• _MATERIAL PROVIDED_

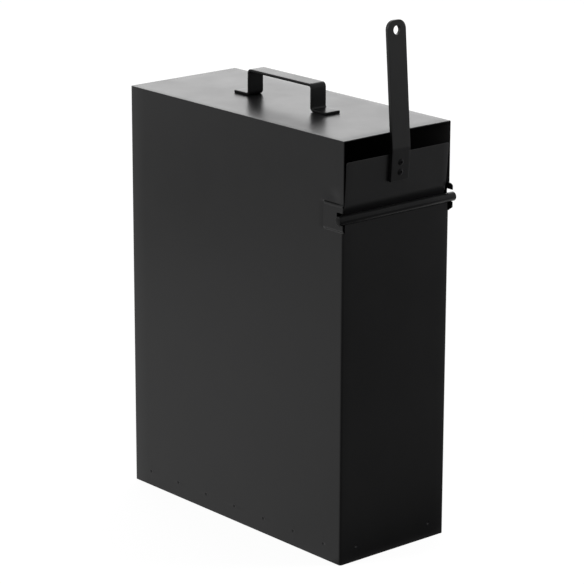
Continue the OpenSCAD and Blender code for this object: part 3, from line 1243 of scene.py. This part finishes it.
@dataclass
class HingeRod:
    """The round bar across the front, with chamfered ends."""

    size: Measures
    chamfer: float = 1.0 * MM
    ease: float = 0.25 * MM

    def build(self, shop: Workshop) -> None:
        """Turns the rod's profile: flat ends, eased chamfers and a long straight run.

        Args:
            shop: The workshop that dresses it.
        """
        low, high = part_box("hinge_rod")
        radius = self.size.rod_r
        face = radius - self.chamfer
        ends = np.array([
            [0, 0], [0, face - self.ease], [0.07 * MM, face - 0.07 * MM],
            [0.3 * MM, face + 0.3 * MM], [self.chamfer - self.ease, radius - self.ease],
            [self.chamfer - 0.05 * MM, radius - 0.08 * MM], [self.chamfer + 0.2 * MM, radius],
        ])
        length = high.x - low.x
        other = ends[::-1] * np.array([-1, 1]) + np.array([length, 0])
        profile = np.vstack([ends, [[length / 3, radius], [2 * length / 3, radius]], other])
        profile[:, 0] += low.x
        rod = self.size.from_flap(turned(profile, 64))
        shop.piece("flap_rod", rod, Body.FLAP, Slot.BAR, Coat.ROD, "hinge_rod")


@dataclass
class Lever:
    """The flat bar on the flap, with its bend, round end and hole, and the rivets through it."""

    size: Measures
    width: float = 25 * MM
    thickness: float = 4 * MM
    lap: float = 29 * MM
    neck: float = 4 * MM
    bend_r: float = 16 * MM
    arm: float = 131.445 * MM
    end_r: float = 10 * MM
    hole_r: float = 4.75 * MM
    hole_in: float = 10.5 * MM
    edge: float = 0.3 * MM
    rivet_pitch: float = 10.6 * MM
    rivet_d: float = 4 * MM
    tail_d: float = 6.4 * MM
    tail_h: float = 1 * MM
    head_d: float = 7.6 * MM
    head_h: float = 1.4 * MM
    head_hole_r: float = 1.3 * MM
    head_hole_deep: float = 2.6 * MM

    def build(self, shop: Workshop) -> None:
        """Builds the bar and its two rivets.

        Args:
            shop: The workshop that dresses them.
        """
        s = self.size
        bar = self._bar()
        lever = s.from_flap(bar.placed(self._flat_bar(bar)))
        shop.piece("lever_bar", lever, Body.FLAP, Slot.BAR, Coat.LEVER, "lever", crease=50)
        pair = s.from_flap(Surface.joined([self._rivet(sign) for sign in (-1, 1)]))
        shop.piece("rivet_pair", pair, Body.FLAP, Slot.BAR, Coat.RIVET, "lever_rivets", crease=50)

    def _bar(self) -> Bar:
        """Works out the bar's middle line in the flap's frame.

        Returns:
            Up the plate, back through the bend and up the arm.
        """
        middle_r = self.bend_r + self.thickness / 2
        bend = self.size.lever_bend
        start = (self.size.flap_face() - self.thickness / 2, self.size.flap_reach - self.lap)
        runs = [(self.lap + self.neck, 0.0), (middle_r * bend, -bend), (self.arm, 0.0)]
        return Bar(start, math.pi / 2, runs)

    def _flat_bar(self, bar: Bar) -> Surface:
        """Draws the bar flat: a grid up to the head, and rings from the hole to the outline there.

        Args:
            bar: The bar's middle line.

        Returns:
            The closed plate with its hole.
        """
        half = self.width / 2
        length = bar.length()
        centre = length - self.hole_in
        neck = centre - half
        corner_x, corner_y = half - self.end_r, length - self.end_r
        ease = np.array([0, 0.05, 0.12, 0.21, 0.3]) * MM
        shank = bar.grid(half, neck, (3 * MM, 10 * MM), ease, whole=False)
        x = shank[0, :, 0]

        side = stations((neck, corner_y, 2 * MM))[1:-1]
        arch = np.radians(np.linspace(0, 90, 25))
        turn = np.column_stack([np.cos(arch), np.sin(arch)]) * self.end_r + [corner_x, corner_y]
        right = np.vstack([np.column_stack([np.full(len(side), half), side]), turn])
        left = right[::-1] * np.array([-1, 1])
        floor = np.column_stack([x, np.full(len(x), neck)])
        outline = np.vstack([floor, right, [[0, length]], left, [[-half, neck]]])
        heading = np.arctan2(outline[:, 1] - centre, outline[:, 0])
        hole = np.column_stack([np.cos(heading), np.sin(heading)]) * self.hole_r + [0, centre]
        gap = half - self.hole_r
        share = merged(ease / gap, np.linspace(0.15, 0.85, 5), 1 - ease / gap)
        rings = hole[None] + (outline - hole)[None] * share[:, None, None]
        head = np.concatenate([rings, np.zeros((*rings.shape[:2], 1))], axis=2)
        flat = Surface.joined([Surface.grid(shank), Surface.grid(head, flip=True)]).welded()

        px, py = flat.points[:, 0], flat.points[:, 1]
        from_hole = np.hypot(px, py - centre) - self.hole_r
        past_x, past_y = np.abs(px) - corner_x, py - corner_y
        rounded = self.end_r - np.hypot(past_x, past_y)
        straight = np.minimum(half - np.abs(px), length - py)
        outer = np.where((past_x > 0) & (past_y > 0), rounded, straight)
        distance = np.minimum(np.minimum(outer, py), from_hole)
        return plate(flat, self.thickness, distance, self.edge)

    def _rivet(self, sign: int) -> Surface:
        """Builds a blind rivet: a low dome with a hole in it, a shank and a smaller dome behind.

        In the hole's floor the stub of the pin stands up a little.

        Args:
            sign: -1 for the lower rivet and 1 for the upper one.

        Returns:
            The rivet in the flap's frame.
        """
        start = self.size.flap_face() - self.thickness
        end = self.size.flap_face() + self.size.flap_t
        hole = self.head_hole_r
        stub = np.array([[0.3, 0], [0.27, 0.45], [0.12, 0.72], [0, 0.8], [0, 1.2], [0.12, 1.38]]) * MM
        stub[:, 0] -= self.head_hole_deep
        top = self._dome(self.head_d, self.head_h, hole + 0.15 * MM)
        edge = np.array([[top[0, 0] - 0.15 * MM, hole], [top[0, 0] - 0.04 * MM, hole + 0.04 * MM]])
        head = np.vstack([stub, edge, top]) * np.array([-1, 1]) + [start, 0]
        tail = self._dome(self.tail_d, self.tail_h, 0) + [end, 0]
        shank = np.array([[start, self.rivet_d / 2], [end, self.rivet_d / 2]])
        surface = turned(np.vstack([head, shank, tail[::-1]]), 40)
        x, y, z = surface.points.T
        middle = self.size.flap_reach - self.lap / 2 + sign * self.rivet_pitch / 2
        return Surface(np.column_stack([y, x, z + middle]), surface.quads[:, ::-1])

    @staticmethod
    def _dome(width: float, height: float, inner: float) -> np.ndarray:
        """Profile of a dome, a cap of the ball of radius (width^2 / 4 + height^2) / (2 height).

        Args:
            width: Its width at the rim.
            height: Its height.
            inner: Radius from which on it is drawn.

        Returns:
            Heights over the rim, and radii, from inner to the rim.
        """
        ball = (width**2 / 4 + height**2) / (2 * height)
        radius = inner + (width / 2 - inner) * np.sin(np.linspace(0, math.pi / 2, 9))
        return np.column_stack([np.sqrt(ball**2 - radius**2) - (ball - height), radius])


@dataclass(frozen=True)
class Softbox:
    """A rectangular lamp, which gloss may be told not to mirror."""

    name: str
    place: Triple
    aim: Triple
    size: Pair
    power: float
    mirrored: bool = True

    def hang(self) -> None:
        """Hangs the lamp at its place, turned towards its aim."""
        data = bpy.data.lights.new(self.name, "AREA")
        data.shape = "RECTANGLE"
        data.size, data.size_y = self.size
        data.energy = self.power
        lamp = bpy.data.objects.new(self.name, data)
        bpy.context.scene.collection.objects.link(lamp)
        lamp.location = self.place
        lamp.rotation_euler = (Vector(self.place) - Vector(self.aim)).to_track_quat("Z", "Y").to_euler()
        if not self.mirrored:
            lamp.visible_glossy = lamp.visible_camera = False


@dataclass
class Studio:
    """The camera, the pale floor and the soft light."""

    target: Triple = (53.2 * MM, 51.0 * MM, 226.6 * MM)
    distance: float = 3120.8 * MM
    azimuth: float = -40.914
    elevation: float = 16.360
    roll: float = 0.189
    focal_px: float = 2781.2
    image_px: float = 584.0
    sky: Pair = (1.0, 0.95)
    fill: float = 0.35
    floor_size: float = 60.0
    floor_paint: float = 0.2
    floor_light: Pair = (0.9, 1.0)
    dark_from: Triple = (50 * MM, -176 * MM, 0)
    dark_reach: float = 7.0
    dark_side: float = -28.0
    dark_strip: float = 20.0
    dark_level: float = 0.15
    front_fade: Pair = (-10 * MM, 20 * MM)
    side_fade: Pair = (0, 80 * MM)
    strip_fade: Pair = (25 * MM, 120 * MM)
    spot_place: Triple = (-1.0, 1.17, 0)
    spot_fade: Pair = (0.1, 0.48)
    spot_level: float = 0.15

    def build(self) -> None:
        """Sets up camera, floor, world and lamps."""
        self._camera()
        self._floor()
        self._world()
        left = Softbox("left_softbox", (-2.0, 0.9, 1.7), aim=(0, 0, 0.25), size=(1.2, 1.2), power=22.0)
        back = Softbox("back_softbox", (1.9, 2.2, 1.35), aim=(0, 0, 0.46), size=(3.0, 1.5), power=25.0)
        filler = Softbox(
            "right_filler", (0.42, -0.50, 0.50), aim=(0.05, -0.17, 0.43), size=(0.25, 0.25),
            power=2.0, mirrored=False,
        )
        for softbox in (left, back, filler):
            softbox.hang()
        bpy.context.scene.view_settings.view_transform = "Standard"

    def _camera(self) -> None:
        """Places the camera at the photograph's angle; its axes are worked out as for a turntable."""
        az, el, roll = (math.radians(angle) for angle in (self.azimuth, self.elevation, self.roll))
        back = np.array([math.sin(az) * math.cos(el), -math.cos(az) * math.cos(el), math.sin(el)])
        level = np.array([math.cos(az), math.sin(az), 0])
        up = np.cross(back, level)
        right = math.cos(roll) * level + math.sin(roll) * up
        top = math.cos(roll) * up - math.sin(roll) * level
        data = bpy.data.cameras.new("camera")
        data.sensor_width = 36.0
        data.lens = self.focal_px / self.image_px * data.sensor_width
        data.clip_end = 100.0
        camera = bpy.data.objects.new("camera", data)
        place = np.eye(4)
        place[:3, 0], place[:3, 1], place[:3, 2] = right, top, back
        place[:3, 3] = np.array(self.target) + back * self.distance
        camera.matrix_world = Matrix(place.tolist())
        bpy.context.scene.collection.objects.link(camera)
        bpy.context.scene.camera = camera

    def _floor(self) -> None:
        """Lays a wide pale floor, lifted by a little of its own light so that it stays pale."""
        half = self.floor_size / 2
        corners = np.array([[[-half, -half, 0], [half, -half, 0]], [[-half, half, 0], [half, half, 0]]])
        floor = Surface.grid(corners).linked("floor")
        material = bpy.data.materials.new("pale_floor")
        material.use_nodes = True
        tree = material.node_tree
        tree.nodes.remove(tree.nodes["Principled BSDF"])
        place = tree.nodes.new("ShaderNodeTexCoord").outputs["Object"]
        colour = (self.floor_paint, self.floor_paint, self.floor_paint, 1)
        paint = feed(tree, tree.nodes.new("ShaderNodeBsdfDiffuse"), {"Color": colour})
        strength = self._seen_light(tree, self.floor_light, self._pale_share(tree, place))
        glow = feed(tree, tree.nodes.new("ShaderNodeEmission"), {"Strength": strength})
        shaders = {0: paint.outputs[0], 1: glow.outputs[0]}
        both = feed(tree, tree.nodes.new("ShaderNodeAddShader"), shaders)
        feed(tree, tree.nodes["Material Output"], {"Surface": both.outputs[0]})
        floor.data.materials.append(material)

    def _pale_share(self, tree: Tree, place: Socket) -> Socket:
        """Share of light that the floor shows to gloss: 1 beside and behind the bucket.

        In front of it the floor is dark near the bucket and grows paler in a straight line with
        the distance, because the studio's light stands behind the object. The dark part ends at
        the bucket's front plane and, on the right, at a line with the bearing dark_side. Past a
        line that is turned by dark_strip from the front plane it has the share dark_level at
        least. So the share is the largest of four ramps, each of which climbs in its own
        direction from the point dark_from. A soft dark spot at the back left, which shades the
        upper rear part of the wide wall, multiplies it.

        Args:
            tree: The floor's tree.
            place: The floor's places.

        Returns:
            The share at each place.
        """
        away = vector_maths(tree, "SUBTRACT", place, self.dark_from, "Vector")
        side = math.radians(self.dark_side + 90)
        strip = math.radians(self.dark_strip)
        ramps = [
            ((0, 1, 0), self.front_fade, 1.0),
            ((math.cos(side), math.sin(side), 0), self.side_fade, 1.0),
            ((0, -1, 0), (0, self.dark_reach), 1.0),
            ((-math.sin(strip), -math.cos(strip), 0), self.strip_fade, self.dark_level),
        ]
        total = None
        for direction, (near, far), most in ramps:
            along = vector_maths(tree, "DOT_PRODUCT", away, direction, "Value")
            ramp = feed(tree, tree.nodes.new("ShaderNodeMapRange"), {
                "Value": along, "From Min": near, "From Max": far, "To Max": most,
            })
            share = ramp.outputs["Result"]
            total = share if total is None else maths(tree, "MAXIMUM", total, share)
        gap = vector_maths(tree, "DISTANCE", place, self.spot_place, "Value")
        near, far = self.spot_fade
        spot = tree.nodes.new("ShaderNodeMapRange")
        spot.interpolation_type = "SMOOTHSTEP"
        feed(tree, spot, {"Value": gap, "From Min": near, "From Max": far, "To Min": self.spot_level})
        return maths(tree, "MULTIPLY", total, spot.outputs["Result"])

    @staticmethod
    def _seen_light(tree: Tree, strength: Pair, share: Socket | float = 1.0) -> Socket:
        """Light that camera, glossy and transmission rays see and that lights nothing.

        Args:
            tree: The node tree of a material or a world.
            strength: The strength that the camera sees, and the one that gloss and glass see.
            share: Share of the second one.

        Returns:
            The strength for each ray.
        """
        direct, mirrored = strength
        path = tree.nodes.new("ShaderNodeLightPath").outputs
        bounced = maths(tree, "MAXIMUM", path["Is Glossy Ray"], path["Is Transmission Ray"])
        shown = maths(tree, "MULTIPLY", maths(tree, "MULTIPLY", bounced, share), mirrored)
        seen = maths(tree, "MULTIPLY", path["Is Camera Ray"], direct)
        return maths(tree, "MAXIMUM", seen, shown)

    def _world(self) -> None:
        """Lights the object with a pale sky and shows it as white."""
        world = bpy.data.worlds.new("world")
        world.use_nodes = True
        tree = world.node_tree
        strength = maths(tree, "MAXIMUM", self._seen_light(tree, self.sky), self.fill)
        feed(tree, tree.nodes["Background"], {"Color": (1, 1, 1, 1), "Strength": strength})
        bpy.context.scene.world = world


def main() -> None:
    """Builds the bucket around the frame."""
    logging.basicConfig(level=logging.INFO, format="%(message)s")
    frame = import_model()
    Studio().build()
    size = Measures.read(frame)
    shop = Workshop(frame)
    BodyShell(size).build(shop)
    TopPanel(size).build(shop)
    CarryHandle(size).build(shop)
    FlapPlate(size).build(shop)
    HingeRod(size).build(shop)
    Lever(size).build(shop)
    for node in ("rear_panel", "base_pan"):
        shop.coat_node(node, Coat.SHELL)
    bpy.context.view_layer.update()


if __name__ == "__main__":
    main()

• _TASK PROMPT_
Copy out the listing above, line by line and exactly, from its first line to the line holding "long straight run.", inclusive.

• _EXERCISE SOLUTION_
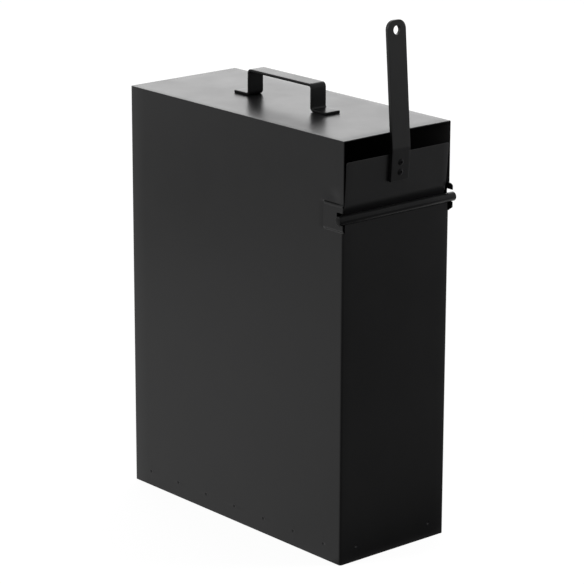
Continue the OpenSCAD and Blender code for this object: part 3, from line 1243 of scene.py. This part finishes it.
@dataclass
class HingeRod:
    """The round bar across the front, with chamfered ends."""

    size: Measures
    chamfer: float = 1.0 * MM
    ease: float = 0.25 * MM

    def build(self, shop: Workshop) -> None:
        """Turns the rod's profile: flat ends, eased chamfers and a long straight run.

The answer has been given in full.